### EXTRACTED DATA
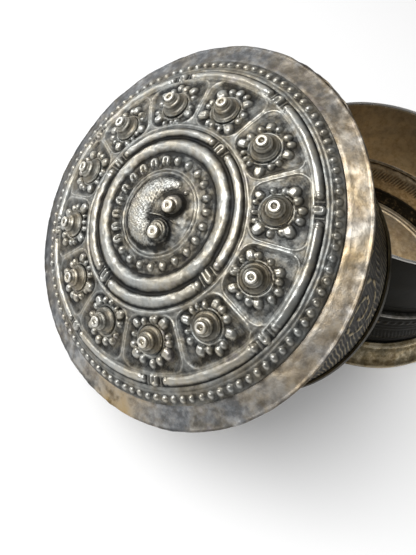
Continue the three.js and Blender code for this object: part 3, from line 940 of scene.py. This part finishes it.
######
### EXTRACTED DATA
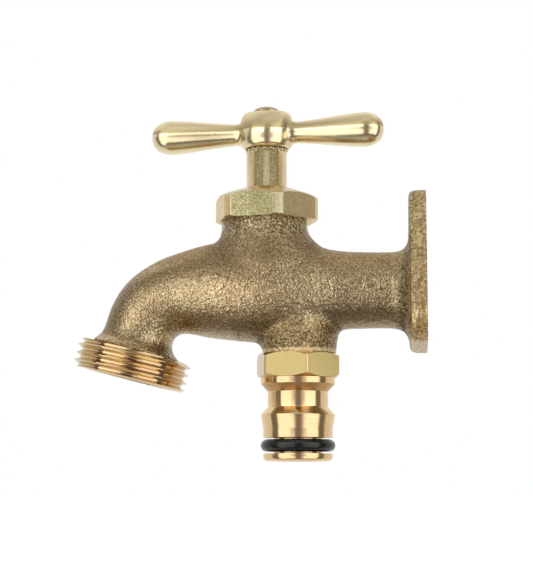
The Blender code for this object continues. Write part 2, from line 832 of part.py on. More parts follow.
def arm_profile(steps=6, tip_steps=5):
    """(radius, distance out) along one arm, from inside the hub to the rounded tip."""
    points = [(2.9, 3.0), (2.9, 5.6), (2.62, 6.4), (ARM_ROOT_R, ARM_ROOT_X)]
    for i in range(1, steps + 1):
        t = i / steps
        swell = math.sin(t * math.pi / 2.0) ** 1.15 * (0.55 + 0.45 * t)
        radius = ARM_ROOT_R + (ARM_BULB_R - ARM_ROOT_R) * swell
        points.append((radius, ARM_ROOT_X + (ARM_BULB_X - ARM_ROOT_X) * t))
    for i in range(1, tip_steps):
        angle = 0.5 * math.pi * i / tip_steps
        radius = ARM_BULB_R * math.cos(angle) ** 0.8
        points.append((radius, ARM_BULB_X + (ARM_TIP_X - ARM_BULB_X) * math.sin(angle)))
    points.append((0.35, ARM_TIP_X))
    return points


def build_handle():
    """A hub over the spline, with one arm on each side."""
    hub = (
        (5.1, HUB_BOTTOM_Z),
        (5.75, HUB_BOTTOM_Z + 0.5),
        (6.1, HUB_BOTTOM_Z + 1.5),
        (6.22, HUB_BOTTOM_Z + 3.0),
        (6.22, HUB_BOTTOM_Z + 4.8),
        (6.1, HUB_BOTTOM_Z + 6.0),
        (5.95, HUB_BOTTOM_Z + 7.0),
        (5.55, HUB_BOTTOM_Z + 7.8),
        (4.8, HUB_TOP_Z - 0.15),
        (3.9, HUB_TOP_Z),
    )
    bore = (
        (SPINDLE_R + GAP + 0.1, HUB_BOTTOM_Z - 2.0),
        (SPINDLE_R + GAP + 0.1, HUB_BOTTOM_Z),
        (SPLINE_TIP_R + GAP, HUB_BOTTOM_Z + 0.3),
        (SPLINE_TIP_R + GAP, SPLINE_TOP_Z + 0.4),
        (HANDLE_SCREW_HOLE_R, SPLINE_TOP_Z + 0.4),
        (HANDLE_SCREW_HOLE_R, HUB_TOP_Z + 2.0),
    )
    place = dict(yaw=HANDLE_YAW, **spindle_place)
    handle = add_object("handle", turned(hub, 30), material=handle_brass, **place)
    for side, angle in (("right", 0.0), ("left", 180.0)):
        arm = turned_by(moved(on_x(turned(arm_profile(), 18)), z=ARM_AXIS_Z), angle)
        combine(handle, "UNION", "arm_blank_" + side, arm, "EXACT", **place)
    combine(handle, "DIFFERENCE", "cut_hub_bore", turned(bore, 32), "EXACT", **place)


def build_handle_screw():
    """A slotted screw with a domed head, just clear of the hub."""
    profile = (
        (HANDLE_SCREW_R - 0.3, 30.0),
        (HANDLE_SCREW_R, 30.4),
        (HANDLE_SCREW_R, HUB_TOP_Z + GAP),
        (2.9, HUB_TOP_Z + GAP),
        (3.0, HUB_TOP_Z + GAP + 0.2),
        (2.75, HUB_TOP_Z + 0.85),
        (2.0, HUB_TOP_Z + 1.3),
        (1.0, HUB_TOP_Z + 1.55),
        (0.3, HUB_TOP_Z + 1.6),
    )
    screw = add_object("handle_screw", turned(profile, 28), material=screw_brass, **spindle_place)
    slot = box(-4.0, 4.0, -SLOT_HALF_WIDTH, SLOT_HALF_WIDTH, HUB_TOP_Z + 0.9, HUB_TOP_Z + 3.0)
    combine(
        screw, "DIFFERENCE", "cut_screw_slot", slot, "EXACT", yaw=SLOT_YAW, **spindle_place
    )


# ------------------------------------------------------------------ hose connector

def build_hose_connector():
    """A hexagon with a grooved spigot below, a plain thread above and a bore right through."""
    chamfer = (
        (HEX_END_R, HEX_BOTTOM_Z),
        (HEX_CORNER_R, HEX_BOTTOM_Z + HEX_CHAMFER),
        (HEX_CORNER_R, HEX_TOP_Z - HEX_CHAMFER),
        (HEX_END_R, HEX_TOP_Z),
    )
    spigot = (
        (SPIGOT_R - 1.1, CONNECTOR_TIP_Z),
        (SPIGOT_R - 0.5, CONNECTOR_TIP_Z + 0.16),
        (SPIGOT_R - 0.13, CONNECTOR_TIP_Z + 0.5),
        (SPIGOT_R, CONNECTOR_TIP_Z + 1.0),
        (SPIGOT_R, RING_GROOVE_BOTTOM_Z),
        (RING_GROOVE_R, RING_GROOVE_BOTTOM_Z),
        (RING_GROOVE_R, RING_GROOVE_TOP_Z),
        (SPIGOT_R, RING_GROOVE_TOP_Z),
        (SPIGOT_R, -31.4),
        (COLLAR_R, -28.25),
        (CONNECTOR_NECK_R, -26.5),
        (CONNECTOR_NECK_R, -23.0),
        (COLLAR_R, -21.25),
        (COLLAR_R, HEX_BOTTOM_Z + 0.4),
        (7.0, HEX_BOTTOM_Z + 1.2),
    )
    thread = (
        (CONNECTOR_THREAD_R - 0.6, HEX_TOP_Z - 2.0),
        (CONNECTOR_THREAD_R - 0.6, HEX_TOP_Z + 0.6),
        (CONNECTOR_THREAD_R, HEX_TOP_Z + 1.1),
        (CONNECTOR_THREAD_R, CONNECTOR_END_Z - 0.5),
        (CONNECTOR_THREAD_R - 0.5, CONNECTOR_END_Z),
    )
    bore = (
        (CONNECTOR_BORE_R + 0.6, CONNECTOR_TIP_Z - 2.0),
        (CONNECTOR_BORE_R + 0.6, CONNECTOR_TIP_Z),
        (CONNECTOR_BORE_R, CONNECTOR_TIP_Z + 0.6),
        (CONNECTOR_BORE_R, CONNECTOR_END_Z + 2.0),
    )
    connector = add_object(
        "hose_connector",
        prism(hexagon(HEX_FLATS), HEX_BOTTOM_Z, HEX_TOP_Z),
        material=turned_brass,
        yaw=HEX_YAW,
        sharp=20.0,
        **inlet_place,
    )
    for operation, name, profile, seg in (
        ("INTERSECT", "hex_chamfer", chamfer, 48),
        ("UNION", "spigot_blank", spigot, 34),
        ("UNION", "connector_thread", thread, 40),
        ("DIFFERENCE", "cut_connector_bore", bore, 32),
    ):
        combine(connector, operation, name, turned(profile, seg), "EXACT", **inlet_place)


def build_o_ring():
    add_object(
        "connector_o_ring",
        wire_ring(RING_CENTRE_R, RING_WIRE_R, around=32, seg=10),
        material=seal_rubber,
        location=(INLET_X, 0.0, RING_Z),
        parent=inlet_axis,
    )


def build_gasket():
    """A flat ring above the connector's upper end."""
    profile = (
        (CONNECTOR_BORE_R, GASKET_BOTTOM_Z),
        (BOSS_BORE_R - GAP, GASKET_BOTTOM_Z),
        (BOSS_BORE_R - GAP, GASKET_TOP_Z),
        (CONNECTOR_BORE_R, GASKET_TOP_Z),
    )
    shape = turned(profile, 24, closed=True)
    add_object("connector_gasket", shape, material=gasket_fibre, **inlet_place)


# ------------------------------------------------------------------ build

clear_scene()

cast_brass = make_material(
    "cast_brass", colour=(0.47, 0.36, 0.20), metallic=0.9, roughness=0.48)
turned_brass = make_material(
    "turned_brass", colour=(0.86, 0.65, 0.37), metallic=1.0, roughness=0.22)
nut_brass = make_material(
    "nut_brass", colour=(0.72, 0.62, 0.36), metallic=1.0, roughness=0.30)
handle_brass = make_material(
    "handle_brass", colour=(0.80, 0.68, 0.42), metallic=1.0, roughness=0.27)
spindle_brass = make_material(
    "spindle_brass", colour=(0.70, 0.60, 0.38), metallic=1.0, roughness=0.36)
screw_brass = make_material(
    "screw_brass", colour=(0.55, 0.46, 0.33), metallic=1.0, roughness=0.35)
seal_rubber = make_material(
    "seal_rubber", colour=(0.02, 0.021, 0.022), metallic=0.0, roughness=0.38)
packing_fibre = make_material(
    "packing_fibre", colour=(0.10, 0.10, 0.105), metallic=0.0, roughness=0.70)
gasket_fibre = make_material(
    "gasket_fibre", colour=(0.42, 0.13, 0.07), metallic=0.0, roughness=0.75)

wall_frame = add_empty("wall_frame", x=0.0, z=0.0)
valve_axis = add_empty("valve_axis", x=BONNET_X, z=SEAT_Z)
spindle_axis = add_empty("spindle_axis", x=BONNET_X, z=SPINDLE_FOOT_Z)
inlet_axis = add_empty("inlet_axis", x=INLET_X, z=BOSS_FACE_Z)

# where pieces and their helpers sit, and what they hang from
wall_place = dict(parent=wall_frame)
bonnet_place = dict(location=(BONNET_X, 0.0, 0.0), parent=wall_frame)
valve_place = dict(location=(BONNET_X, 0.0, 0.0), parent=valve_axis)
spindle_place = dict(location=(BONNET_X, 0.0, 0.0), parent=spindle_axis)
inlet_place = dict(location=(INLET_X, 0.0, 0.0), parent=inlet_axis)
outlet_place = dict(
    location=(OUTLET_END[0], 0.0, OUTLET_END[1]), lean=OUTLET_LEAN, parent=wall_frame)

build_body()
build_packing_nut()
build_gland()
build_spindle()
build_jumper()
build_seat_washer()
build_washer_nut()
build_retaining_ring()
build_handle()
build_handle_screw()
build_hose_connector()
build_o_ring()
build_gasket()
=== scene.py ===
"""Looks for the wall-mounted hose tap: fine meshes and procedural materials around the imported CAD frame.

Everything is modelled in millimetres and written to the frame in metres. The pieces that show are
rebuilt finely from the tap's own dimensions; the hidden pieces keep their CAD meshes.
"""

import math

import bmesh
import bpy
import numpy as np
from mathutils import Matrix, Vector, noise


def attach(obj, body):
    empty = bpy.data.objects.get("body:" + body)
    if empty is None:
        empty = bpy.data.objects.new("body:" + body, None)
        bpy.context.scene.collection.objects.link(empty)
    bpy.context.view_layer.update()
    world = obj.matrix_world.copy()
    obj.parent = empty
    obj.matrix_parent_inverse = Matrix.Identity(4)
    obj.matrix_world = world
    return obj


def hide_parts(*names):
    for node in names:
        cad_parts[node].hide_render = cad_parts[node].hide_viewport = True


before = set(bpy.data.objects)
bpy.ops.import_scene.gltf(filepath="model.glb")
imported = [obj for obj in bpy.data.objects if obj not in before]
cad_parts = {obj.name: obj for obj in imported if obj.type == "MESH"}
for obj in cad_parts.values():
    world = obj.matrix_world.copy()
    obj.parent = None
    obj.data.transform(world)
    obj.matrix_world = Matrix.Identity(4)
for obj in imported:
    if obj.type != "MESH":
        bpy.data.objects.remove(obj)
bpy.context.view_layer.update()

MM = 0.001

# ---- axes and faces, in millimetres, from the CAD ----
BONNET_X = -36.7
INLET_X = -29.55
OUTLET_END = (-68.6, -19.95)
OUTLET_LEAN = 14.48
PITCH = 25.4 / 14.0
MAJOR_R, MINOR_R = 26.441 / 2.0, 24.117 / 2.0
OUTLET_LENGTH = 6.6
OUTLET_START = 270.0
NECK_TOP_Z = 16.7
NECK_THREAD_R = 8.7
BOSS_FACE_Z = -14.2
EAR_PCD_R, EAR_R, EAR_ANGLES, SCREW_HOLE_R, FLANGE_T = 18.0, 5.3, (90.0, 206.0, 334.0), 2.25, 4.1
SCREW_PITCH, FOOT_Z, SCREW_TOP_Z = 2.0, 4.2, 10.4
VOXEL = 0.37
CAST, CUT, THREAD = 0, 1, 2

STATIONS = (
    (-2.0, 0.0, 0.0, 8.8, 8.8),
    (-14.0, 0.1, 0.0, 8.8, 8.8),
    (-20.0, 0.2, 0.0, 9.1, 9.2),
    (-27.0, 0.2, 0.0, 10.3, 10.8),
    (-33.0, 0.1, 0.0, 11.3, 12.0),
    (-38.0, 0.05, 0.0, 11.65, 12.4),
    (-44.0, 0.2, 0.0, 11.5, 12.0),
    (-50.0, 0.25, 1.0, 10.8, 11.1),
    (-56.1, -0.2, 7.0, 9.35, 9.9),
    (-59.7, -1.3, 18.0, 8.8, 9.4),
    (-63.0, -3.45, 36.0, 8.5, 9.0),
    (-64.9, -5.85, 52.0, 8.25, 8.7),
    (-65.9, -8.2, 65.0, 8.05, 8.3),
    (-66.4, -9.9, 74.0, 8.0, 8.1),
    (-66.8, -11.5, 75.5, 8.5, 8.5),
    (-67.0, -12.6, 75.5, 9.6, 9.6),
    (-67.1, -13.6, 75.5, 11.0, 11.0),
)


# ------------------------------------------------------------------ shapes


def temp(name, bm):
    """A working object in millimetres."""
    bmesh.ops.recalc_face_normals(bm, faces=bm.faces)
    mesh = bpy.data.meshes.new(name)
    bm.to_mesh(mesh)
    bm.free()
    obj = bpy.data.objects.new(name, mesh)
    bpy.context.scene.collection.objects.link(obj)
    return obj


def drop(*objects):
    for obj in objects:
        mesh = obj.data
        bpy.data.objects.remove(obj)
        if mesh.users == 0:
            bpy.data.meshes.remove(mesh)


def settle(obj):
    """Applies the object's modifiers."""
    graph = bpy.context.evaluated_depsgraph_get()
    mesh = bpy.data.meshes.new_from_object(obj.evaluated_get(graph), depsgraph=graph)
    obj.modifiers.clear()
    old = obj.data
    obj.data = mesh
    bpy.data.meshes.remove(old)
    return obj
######
GIVEN TASK
Every line above that contains the word "Blender" should be reported.

ANSWER
Continue the three.js and Blender code for this object: part 3, from line 940 of scene.py. This part finishes it.
The Blender code for this object continues. Write part 2, from line 832 of part.py on. More parts follow.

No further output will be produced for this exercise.